A Scalable Privacy-Preserving Multi-Agent Deep Reinforcement Learning Approach for Large-Scale Peer-to-Peer Transactive Energy Trading

Peer-to-peer (P2P) transactive energy trading has emerged as a promising paradigm towards maximizing the flexibility value of prosumers’ distributed energy resources (DERs). Despite reinforcement learning constitutes a well-suited model-free and data-driven methodological framework to optimize prosumers’ energy management decisions, its application to the large-scale coordinated management and P2P trading among multiple prosumers within an energy community is still challenging, due to the scalability, non-stationarity and privacy limitations of state-of-the-art multi-agent deep reinforcement learning (MADRL) approaches. This paper proposes a novel P2P transactive trading scheme based on the multi-actor-attention-critic (MAAC) algorithm, which addresses the above challenges individually.
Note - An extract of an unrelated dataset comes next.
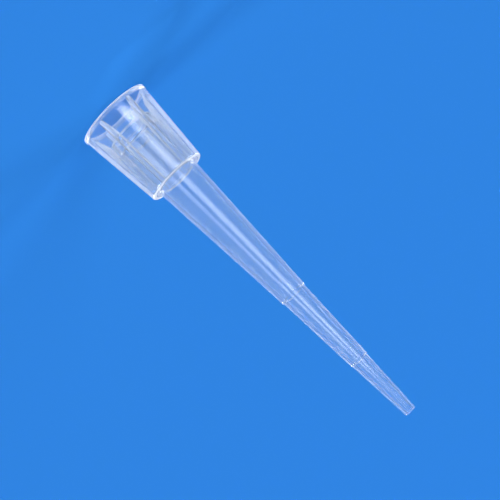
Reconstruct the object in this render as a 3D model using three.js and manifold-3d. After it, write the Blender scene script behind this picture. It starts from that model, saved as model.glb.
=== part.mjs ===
// A graduated 10 microlitre pipette tip, moulded in one piece of clear polypropylene.
// Millimetres, +Z up. The tip stands on the rim of its collar, with its outlet at the top.
import * as THREE from 'three';
import Module from 'manifold-3d';
import { mergeVertices } from 'three/addons/utils/BufferGeometryUtils.js';

// Driving dimensions. Heights are measured from the rim.
const LENGTH = 31.5;
const SEGMENTS = 72;

// Collar: a thin outer skirt that flares towards the rim.
const COLLAR_HEIGHT = 6.83;
const RIM_RADIUS = 3.03;
const LIP_HEIGHT = 0.24;
const LIP_STEP = 0.09;
const LIP_ROUND = 0.06;
const SKIRT_RADIUS_AT_RIM = 3.0;
const SKIRT_RADIUS_AT_FLOOR = 2.41;
const SKIRT_WALL = 0.34;
const COLLAR_CORNER = 0.12;
const CORNER_BULGE = 0.3;
const FLOOR_THICKNESS = 0.12;

// Socket tube inside the collar, which takes the pipette's nozzle. Its root is a little thicker.
const SOCKET_MOUTH_HEIGHT = 1.78;
const SOCKET_OUTER = 1.9;
const SHOULDER_HEIGHT = 2.95;
const SHOULDER_RADIUS = 2.04;
const SHOULDER_SLOPE = 0.1;
const SOCKET_BORE_AT_MOUTH = 1.62;
const SOCKET_BORE_AT_FOOT = 1.5;
const MOUTH_CHAMFER = 0.1;
const MOUTH_CHAMFER_HEIGHT = 0.14;
const SEAL_HEIGHT = 2.85;
const SEAL_WIDTH = 0.36;
const SEAL_RISE = 0.03;

// Ribs between the skirt and the socket tube.
const RIB_COUNT = 6;
const RIB_THICKNESS = 0.4;
const RIB_ROOT = 0.12;
const RIB_START_HEIGHT = 0.15;
const RIB_END_HEIGHT = 2.1;
const RIB_EDGE_BEND = { radius: 2.2, height: 0.8 };
const RIB_EDGE_STEPS = 8;

// Stem outside, which steps in at each of its two volume marks.
const STEM_RADIUS_AT_COLLAR = 1.785;
const STEM_FILLET = 0.05;
const UPPER_MARK = { height: 26.2, before: 0.77, after: 0.722 };
const LOWER_MARK = { height: 19.27, before: 1.125, after: 1.048, landStart: 18.35, landRadius: 1.148 };
const MARK_SLOPE = 0.05;
const OUTLET_RADIUS = 0.455;

// Stem bore. It holds 2 microlitres above the upper mark and 10 above the lower one.
const BORE_AT_OUTLET = 0.23;
const BORE_AT_UPPER_MARK = 0.437;
const BORE_AT_LOWER_MARK = 0.757;
const BORE_FOOT_HEIGHT = 7.15;
const BORE_AT_FOOT = 1.465;

// Vertices closer than this are one vertex.
const WELD = 1e-4;

// A value that runs straight from a at height za to b at height zb.
function along(z, za, a, zb, b) {
  return a + ((b - a) * (z - za)) / (zb - za);
}

function skirtOuter(z) {
  return along(z, 0, SKIRT_RADIUS_AT_RIM, COLLAR_HEIGHT, SKIRT_RADIUS_AT_FLOOR);
}

function skirtInner(z) {
  return skirtOuter(z) - SKIRT_WALL;
}

function socketBore(z) {
  return along(z, SOCKET_MOUTH_HEIGHT, SOCKET_BORE_AT_MOUTH, BORE_FOOT_HEIGHT, SOCKET_BORE_AT_FOOT);
}

// The outside, from the rim up to the outlet, as [radius, height] pairs.
function outsideProfile() {
  const lipFoot = LIP_HEIGHT + LIP_STEP;
  const cornerStart = COLLAR_HEIGHT - COLLAR_CORNER;
  const bulge = COLLAR_CORNER * CORNER_BULGE;
  return [
    [RIM_RADIUS - LIP_ROUND, 0],
    [RIM_RADIUS, LIP_ROUND],
    [RIM_RADIUS, LIP_HEIGHT],
    [skirtOuter(lipFoot), lipFoot],
    [skirtOuter(cornerStart), cornerStart],
    [skirtOuter(cornerStart) - bulge, COLLAR_HEIGHT - bulge],
    [skirtOuter(cornerStart) - COLLAR_CORNER, COLLAR_HEIGHT],
    [STEM_RADIUS_AT_COLLAR + STEM_FILLET, COLLAR_HEIGHT],
    [STEM_RADIUS_AT_COLLAR, COLLAR_HEIGHT + STEM_FILLET],
    [LOWER_MARK.landRadius, LOWER_MARK.landStart],
    [LOWER_MARK.before, LOWER_MARK.height - MARK_SLOPE],
    [LOWER_MARK.after, LOWER_MARK.height],
    [UPPER_MARK.before, UPPER_MARK.height - MARK_SLOPE],
    [UPPER_MARK.after, UPPER_MARK.height],
    [OUTLET_RADIUS, LENGTH],
  ];
}

// The bore, from the outlet down through the stem and the socket tube to its mouth.
function boreProfile() {
  const sealFoot = SEAL_HEIGHT + SEAL_WIDTH / 2;
  const sealHead = SEAL_HEIGHT - SEAL_WIDTH / 2;
  const chamferFoot = SOCKET_MOUTH_HEIGHT + MOUTH_CHAMFER_HEIGHT;
  return [
    [BORE_AT_OUTLET, LENGTH],
    [BORE_AT_UPPER_MARK, UPPER_MARK.height],
    [BORE_AT_LOWER_MARK, LOWER_MARK.height],
    [BORE_AT_FOOT, BORE_FOOT_HEIGHT],
    [socketBore(sealFoot), sealFoot],
    [socketBore(SEAL_HEIGHT) - SEAL_RISE, SEAL_HEIGHT],
    [socketBore(sealHead), sealHead],
    [socketBore(chamferFoot), chamferFoot],
    [SOCKET_BORE_AT_MOUTH + MOUTH_CHAMFER, SOCKET_MOUTH_HEIGHT],
  ];
}

// The ring-shaped pocket between the socket tube and the skirt, back to the rim.
function pocketProfile() {
  const floor = COLLAR_HEIGHT - FLOOR_THICKNESS;
  return [
    [SOCKET_OUTER, SOCKET_MOUTH_HEIGHT],
    [SOCKET_OUTER, SHOULDER_HEIGHT - SHOULDER_SLOPE],
    [SHOULDER_RADIUS, SHOULDER_HEIGHT],
    [SOCKET_OUTER, floor],
    [skirtInner(floor), floor],
    [skirtInner(LIP_ROUND), LIP_ROUND],
    [skirtInner(0) + LIP_ROUND / 2, 0],
  ];
}

function revolvedBody() {
  const profile = [...outsideProfile(), ...boreProfile(), ...pocketProfile()];
  profile.push(profile[0]);
  const points = profile.map(([radius, height]) => new THREE.Vector2(radius, height));
  return new THREE.LatheGeometry(points, SEGMENTS).rotateX(Math.PI / 2);
}

// One rib in the plane of the axis, pointing along +X. Its two long edges are rooted inside the walls.
function ribGeometry() {
  const foot = COLLAR_HEIGHT - FLOOR_THICKNESS / 2;
  const edge = new THREE.QuadraticBezierCurve(
    new THREE.Vector2(skirtInner(RIB_START_HEIGHT), RIB_START_HEIGHT),
    new THREE.Vector2(RIB_EDGE_BEND.radius, RIB_EDGE_BEND.height),
    new THREE.Vector2(SOCKET_OUTER, RIB_END_HEIGHT),
  );
  const outline = new THREE.Shape();
  outline.moveTo(skirtInner(foot) + RIB_ROOT, foot);
  outline.lineTo(skirtInner(RIB_START_HEIGHT) + RIB_ROOT, RIB_START_HEIGHT);
  for (const point of edge.getPoints(RIB_EDGE_STEPS)) {
    outline.lineTo(point.x, point.y);
  }
  outline.lineTo(SOCKET_OUTER - RIB_ROOT, RIB_END_HEIGHT);
  outline.lineTo(SOCKET_OUTER - RIB_ROOT, foot);
  outline.closePath();
  const rib = new THREE.ExtrudeGeometry(outline, { depth: RIB_THICKNESS, bevelEnabled: false });
  return rib.translate(0, 0, -RIB_THICKNESS / 2).rotateX(Math.PI / 2);
}

const wasm = await Module();
wasm.setup();

// A closed three.js geometry as a manifold-3d solid.
function toSolid(geometry) {
  const bare = geometry.clone();
  bare.deleteAttribute('normal');
  bare.deleteAttribute('uv');
  const merged = mergeVertices(bare, WELD);
  const vertProperties = new Float32Array(merged.attributes.position.array);
  const triVerts = new Uint32Array(merged.index.array);
  return new wasm.Manifold(new wasm.Mesh({ numProp: 3, vertProperties, triVerts }));
}

function toGeometry(solid) {
  const mesh = solid.getMesh();
  const geometry = new THREE.BufferGeometry();
  geometry.setAttribute('position', new THREE.BufferAttribute(mesh.vertProperties, 3));
  geometry.setIndex(new THREE.BufferAttribute(mesh.triVerts, 1));
  geometry.computeVertexNormals();
  return geometry;
}

function tipGeometry() {
  let solid = toSolid(revolvedBody());
  for (let i = 0; i < RIB_COUNT; i += 1) {
    const rib = ribGeometry().rotateZ((i * 2 * Math.PI) / RIB_COUNT);
    solid = solid.add(toSolid(rib));
  }
  return toGeometry(solid);
}

const polypropylene = new THREE.MeshStandardMaterial({
  color: 0xdde8f4,
  roughness: 0.22,
  metalness: 0,
  transparent: true,
  opacity: 0.45,
});

const tip = new THREE.Mesh(tipGeometry(), polypropylene);
tip.name = 'pipette_tip';

const part = new THREE.Group();
part.add(tip);

export default part;
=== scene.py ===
# %% [markdown]
# # A 10 microlitre pipette tip
#
# The object is one small injection moulding in natural polypropylene: a graduated stem that ends in
# a fine outlet, and a wide collar that hides a socket for the pipette's nozzle. This lesson makes it
# again as a smooth surface, gives it the clear, faintly milky finish of the real plastic, and lights
# it as a small product shot. The packed model is loaded first, because the tip's length and rim
# are read from it.

# %% Load the packed model
import math

import bmesh
import bpy
from mathutils import Matrix, Vector


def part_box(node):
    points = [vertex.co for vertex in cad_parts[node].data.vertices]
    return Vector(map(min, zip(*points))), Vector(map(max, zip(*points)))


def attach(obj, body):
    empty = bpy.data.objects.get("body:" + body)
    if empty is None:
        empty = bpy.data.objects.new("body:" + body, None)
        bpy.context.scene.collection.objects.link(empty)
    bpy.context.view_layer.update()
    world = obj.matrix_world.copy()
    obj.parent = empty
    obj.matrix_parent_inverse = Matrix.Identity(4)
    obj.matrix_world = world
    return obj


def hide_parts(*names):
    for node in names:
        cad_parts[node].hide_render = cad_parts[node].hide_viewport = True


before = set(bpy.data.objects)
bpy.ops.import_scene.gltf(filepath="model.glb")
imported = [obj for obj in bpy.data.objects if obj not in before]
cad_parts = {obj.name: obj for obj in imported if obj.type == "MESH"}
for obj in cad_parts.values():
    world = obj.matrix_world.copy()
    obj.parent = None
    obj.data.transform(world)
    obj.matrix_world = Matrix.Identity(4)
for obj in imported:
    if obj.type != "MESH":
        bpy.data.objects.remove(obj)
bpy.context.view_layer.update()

MM = 0.001
tip_low, tip_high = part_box("pipette_tip")
TIP_END = (tip_high.z - tip_low.z) / MM
RIM_RADIUS = (tip_high.x - tip_low.x) / 2 / MM
print(f"tip: {TIP_END:.2f} mm long, {2 * RIM_RADIUS:.2f} mm across the rim")

# %% [markdown]
# ## Driving dimensions
#
# A mould drawing gives a tip by a few diameters, each at a height above the rim. The length and the
# rim come from the packed model; the rest are given here, in millimetres. A tip this
# small is drawn to hundredths, because its socket has to seal on a nozzle by friction alone.

# %% Name the sizes of the collar
COLLAR_HEIGHT = 6.83
SKIRT_AT_RIM, SKIRT_AT_FLOOR, SKIRT_WALL = 3.0, 2.41, 0.34
LIP_HEIGHT, LIP_STEP = 0.24, 0.09
FLOOR_THICKNESS = 0.12

SOCKET_MOUTH, SOCKET_OUTER = 1.78, 1.9
SHOULDER_HEIGHT, SHOULDER_SLOPE, SHOULDER_RADIUS = 2.95, 0.1, 2.04
SOCKET_BORE_AT_MOUTH, SOCKET_BORE_AT_FOOT = 1.62, 1.5
MOUTH_CHAMFER, MOUTH_CHAMFER_HEIGHT = 0.1, 0.14
SEAL_HEIGHT, SEAL_WIDTH, SEAL_RISE = 2.85, 0.36, 0.03

RIB_COUNT, RIB_THICKNESS, RIB_ROOT = 6, 0.4, 0.12
RIB_START, RIB_END = 0.15, 2.1
RIB_BEND_RADIUS, RIB_BEND_HEIGHT = 2.2, 0.8
print(f"collar: {COLLAR_HEIGHT} mm deep, skirt wall {SKIRT_WALL} mm, {RIB_COUNT} ribs")

# %% Name the sizes of the stem
STEM_AT_COLLAR = 1.785
LOWER_LAND, LOWER_LAND_RADIUS = 18.35, 1.148
LOWER_MARK, LOWER_BEFORE, LOWER_AFTER = 19.27, 1.125, 1.048
UPPER_MARK, UPPER_BEFORE, UPPER_AFTER = 26.2, 0.77, 0.722
MARK_SLOPE = 0.05
OUTLET_RADIUS = 0.455

BORE_FOOT, BORE_AT_FOOT = 7.15, 1.465
BORE_AT_LOWER_MARK, BORE_AT_UPPER_MARK, BORE_AT_OUTLET = 0.757, 0.437, 0.23
print(f"stem: {TIP_END - COLLAR_HEIGHT:.2f} mm, marks at {LOWER_MARK} and {UPPER_MARK} mm")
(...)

This method is complemented by a P2P trading platform that incentivizes prosumers to engage in local energy trading while also penalizes each prosumer’s addition to rebound peaks. Case studies involving a real-world, large-scale scenario with 300 residential prosumers demonstrate that the proposed method significantly outperforms the state-of-the-art MADRL methods in reducing the community’s cost and peak demand.